Her sene hacı adaylarının ziyaretine açılan fabrikada işlenen örtünün toplam alanı 658 metrekare, 14 metre uzunluğunda, 101 santimetre genişliğinde ve toplamda 47 top kumaş kullanılır. Gümüş ve altın ipliklerle işlenen, saf ipek olan Kabe örtüsü toplam 16 parçadan meydana gelmektedir.
Üzerinde dokuma kabartmalar bulunan örtüde Allah’ın 99 isminin yanı sıra, kelime-i tevhid “La ilahe illallah Muhammedün Resulullah” ve tesbih ifadeleri; Allah Celle Celalühü, “Sübhanallahi ve bihamdihi subhanallah El Azim“, “Ya Hannan, Ya Mennan” yer almaktadır.

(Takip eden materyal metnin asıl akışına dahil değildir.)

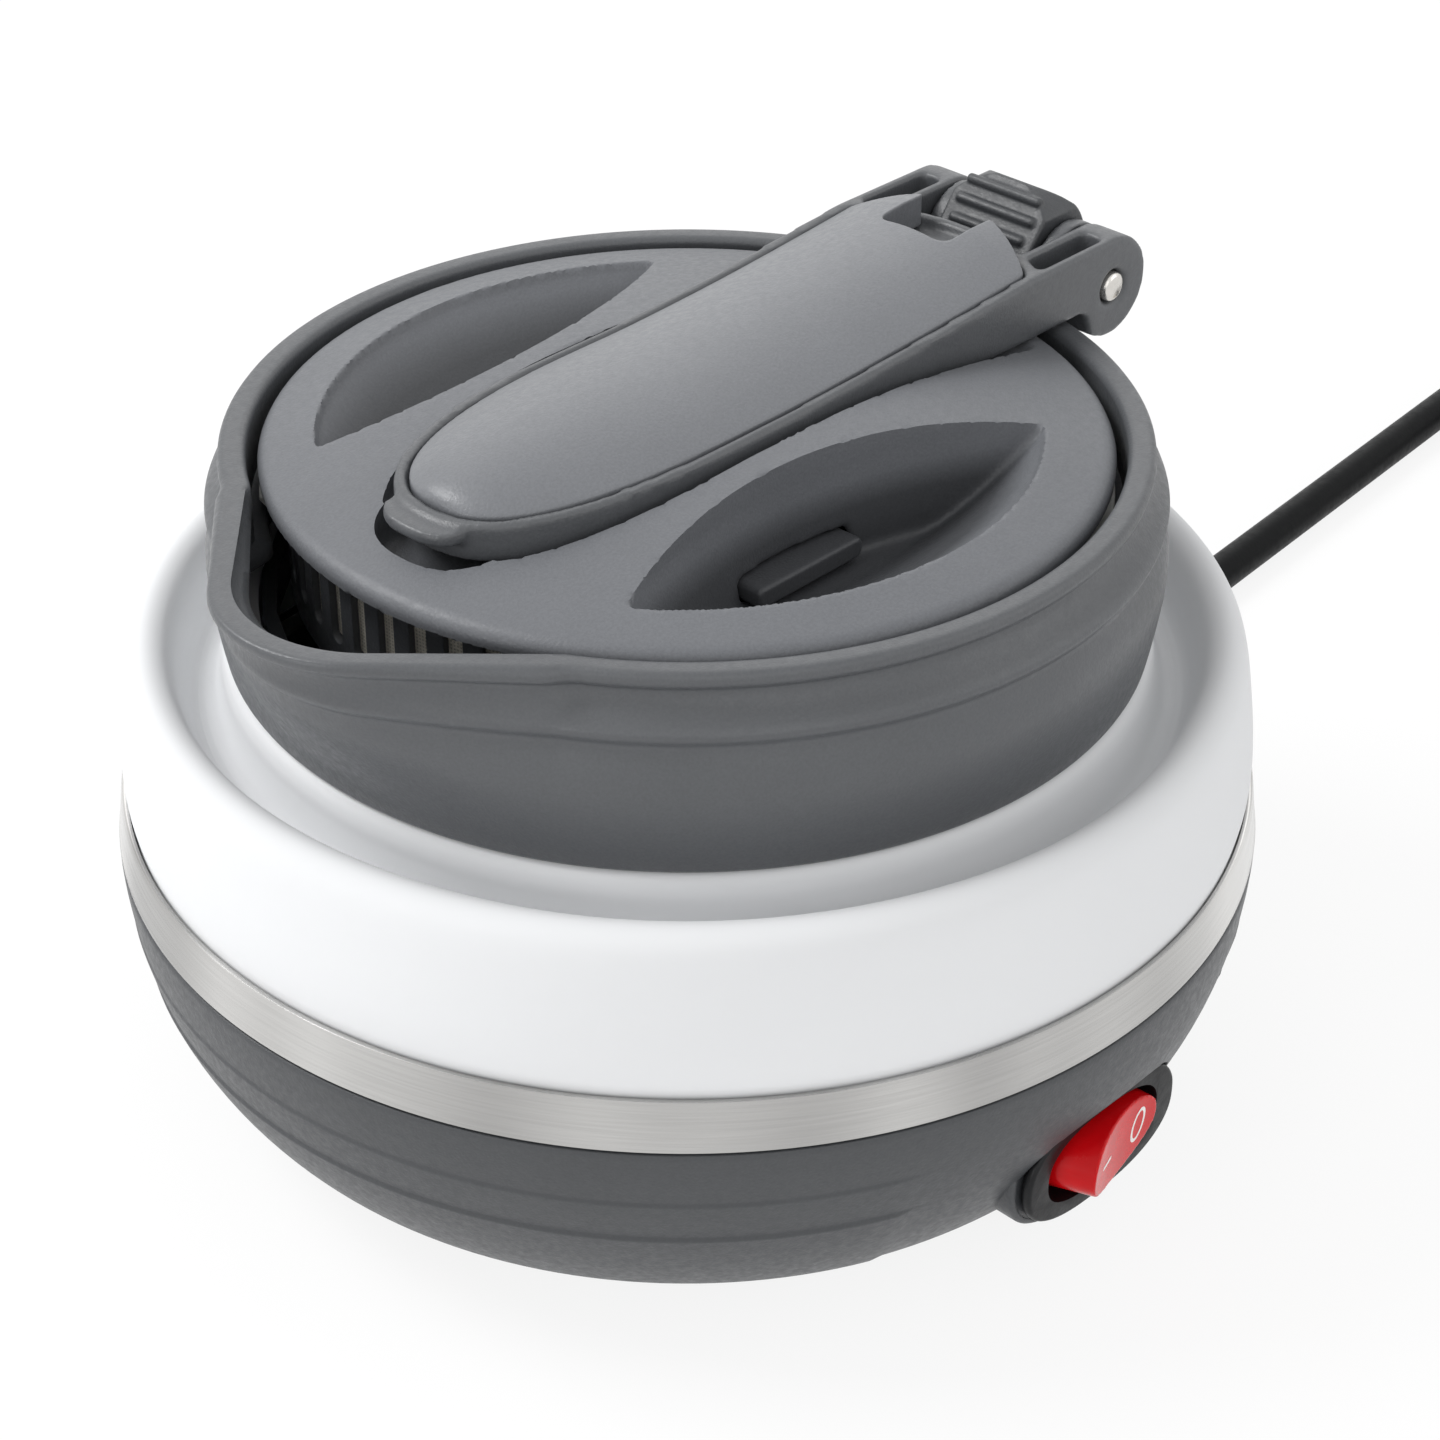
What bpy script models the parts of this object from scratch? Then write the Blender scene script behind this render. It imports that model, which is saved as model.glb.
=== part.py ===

Kâbe örtüsünün üstten üçte birlik bölümünde ise 47 metre uzunluğunda kuşak bulunur. Burada Hac ibadeti ile ilgili ayetler mevcuttur. Bu ayetler altın suyuna batırılmış gümüş ipliklerle işlenir. Her yıl yenilenen örtü, hacıların Arafat ziyareti sırasında değiştirilerek, Arafat dönüşüne hazır hale getirilir. Örtü, asansörle Kâbe’nin üzerine çıkan görevliler, iplerle yeni örtüyü sererler. Eski örtüler, dünyadaki çeşitli müzelerde ziyarete açılmaktadırlar.